■ **Material provided**:
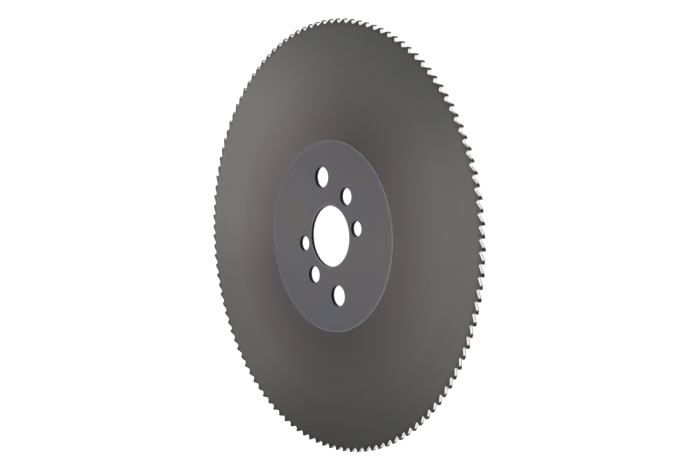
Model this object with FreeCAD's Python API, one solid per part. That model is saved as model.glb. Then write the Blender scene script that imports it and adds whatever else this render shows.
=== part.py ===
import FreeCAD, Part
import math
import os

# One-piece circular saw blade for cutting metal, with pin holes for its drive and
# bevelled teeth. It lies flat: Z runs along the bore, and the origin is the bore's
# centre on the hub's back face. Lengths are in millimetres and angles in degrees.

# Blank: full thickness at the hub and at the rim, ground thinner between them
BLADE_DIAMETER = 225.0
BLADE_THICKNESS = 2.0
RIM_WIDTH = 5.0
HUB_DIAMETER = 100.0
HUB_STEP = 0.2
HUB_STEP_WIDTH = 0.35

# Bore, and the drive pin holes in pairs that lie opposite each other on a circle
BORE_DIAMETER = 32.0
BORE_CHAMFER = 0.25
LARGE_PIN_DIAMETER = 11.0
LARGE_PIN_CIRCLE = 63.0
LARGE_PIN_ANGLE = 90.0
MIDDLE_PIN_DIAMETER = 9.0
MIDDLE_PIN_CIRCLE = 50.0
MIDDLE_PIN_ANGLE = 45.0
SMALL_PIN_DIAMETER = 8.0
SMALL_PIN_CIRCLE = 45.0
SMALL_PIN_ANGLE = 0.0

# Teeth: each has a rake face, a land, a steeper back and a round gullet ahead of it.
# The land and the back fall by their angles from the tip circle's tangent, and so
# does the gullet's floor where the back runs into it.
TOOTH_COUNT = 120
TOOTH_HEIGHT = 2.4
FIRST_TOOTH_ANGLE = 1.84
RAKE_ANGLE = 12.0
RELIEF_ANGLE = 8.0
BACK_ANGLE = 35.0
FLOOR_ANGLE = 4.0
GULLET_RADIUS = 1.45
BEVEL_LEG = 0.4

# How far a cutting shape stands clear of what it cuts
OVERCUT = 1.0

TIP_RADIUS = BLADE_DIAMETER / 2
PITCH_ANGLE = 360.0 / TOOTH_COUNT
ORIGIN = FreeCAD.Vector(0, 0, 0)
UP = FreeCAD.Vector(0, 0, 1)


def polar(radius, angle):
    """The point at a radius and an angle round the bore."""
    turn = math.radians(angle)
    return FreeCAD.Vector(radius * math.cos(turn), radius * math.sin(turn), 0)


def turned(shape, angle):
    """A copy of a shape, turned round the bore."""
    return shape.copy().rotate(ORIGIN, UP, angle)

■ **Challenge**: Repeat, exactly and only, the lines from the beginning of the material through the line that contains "HUB_STEP_WIDTH = 0.35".

■ **Solution below**:
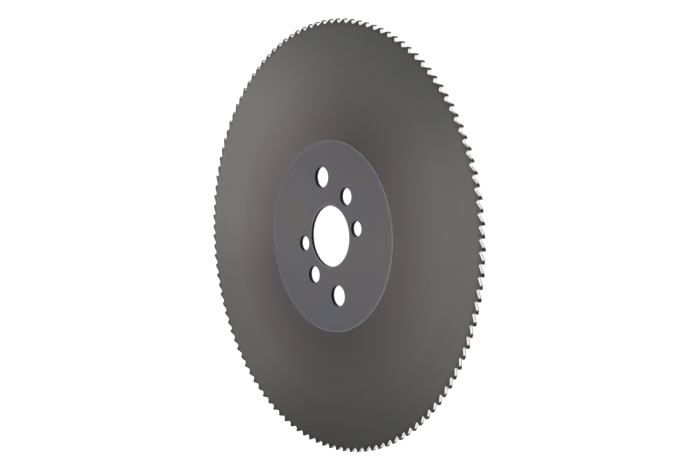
Model this object with FreeCAD's Python API, one solid per part. That model is saved as model.glb. Then write the Blender scene script that imports it and adds whatever else this render shows.
=== part.py ===
import FreeCAD, Part
import math
import os

# One-piece circular saw blade for cutting metal, with pin holes for its drive and
# bevelled teeth. It lies flat: Z runs along the bore, and the origin is the bore's
# centre on the hub's back face. Lengths are in millimetres and angles in degrees.

# Blank: full thickness at the hub and at the rim, ground thinner between them
BLADE_DIAMETER = 225.0
BLADE_THICKNESS = 2.0
RIM_WIDTH = 5.0
HUB_DIAMETER = 100.0
HUB_STEP = 0.2
HUB_STEP_WIDTH = 0.35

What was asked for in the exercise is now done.